Benefits of Plastic Injection Moulding
Injection moulded plastics impart shape to the material by heating the molding material. It is cost effective, offers resistance to corrosive chemicals and physical impacts. Using injection molding also ensures the parts manufactured hardly require any work after the production. This is because the parts have more or less a finished appearance after they are ejected from the injection molds. A few benefits that have made plastic injection popular include:
The plastic injection moulding process is versatile. It can be used to manufacture many products like plastic bottles, electronic items, children’s toys, automobile parts like dashboards, acrylic films, wipers, bumpers, cup holders, healthcare industry products like disposable injections, IV bottles, drips, etc. The list of products that is manufactured using the plastic moulding process is almost endless.
There is one more thing in favour of it – today’s plastic injection moulding process is environment friendly. The scrap plastic generated during the production process is reground and re-used. Hence, the process generates very little waste.
Plastic Injection Moulding Simulation Software
Plastic injection moulding can be used to manufacture everything from microelectronic components to very large automobile, aerospace or building construction parts. Advances in raw plastic material and injection moulding process have propelled its growth. Despite its popularity though, the process is not without its share of challenges. Even experienced design engineers find it difficult to cope up with complex part geometries. The introduction of newer plastic raw material is another challenge. Each new material has its own physical properties like viscosity, melting point, dimensional stability, etc. If the injection moulding process is not set properly, it can result in burning, deformities, surface imperfections and brittle parts. Surface imperfections and deformities can occur when the surface temperature of the mould is uneven, or if the melting temperature is too high. Brittle pieces are formed when not enough liquefied resin is injected into the mold or if the plastic hardens before the mould can be filled.

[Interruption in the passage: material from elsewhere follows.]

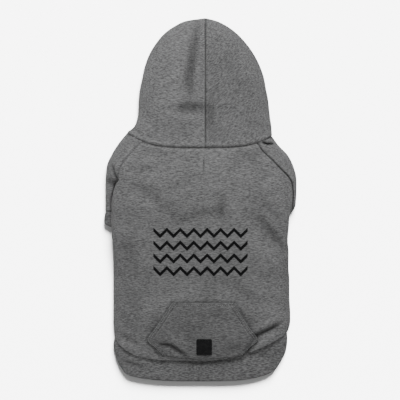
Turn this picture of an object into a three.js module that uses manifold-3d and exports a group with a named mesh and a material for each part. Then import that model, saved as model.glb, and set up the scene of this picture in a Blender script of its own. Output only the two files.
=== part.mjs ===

In the era before Industry 4.0, most of the injection moulded parts were the result of trial and error with different combinations of raw material, temperatures, and other parameters critical to the process. Simulation software, like that from 3D Timon™, has come to the rescue of plastic injection moulding designers and engineers. The simulation software, which is parametric in nature, allows the design team to minimize the margin of error. The better class of plastic simulation software in fact even suggests various options to analysts. Since the introduction of simulation software, plastic manufacturers have been able to improve product aesthetics, shorten moulding cycles, reduce wastage and be eco friendly, produce thinner yet sturdier parts and minimize development time.
To Summarize
The plastic industry is growing, and environment friendly processes like plastic injection moulding is taking the lead in popularity for manufacturing plastic products. While plastic moulding is one of the most popular choices of manufacturing plastic products, the procedure is tedious and challenging. Plastic moulding simulation software is playing a greater role in manufacturing, as it mitigates the time needed to perfect a process. Moulding simulation software also reduces waste, and is thus eco friendly.